Du côté de l’enfant, cette mesure a également des conséquences importantes. En effet, s’il n’y a plus qu’un seul titulaire de l’autorité parentale (l’autre parent, si celui-ci est toujours en vie et apte à exercer ses droits), l’enfant sera placé sous la tutelle de ce dernier. Si aucun des deux parents n’est en mesure d’assumer cette fonction, le juge pourra désigner un tuteur (un membre de la famille, par exemple) ou confier l’enfant à l’Aide sociale à l’enfance (ASE).

IV. La réintégration dans l’autorité parentale

La déchéance n’est pas forcément définitive : le parent concerné peut demander sa réintégration dans l’autorité parentale s’il justifie d’un changement de sa situation et s’il démontre qu’il est désormais en mesure d’assumer ses responsabilités. Cette demande doit être adressée au JAF, qui examinera les éléments du dossier et pourra ordonner des mesures d’instruction (enquête sociale, expertise psychologique…) pour évaluer la capacité du parent à reprendre ses droits.

La réintégration ne sera prononcée que si elle est conforme à l’intérêt supérieur de l’enfant. En outre, elle peut être assortie de certaines conditions ou limitations, notamment en ce qui concerne le droit de visite du parent réintégré.
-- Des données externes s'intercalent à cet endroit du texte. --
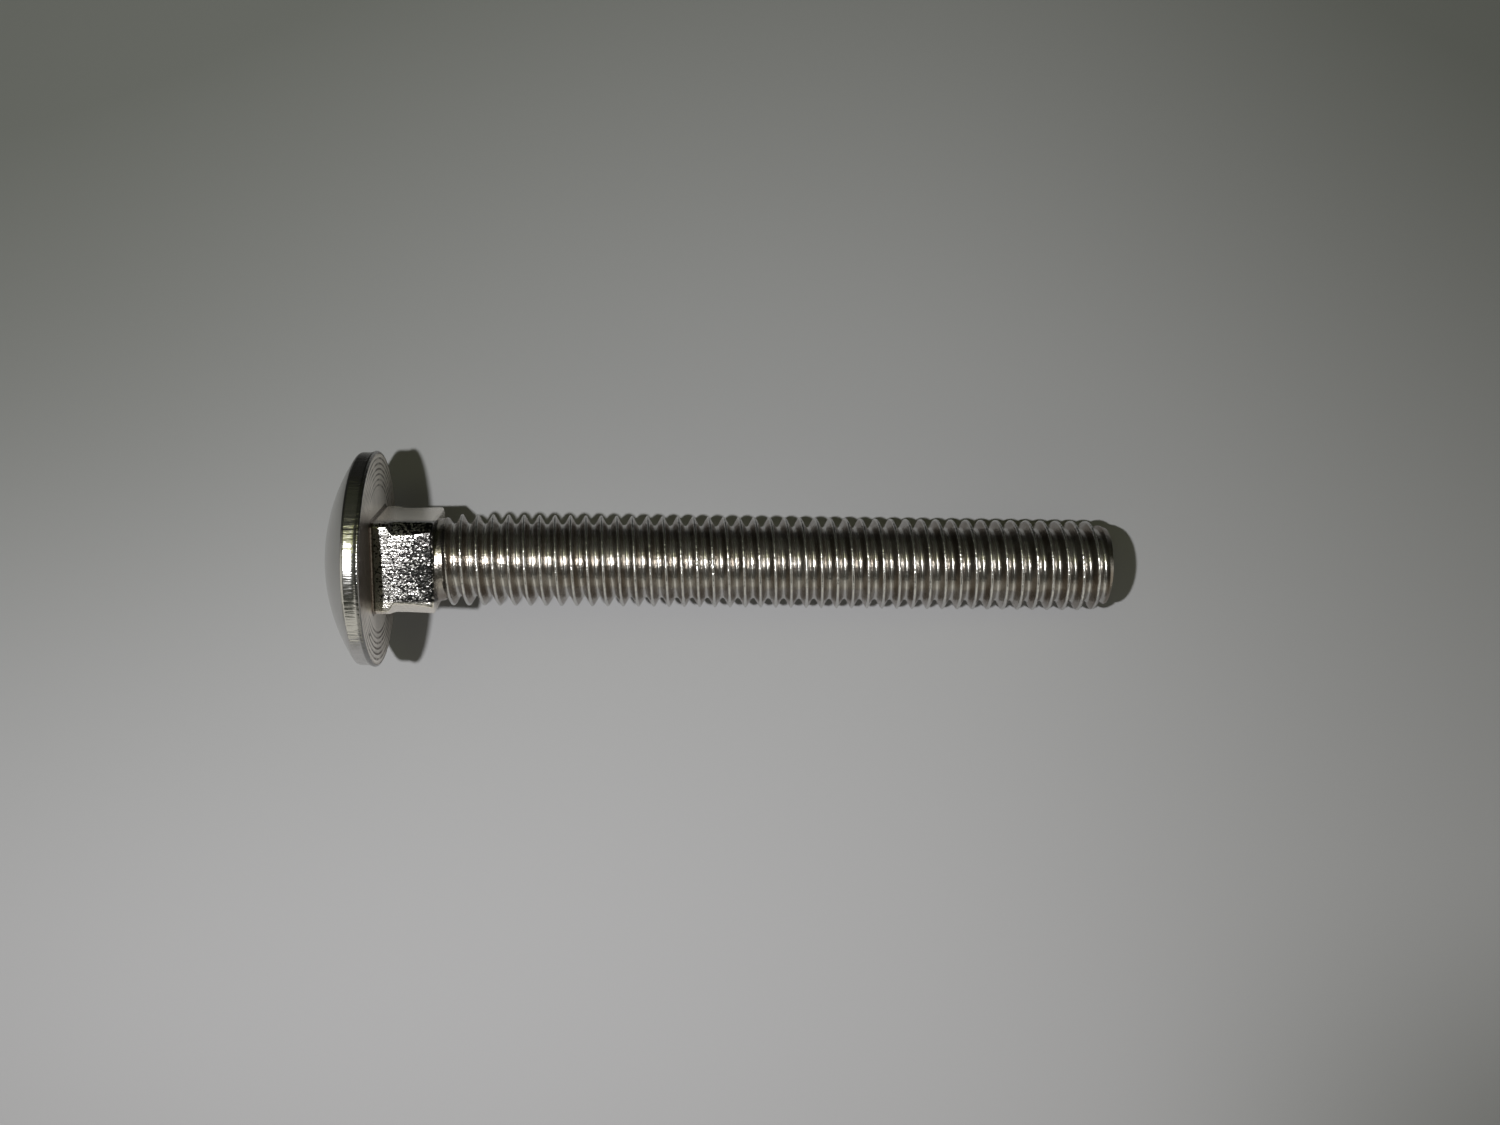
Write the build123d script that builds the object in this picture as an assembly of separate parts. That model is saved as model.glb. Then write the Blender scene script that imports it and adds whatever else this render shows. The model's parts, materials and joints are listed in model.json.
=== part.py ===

En somme, la déchéance de l’autorité parentale est une mesure exceptionnelle qui intervient lorsque le comportement d’un parent met gravement en danger son enfant. Elle prive le parent concerné de ses droits et prérogatives sur son enfant, mais peut être réversible si celui-ci parvient à démontrer qu’il est désormais en mesure d’assumer ses responsabilités. Dans tous les cas, le juge doit veiller à ce que la mesure soit conforme à l’intérêt supérieur de l’enfant, qui demeure la priorité absolue en matière de droit de la famille.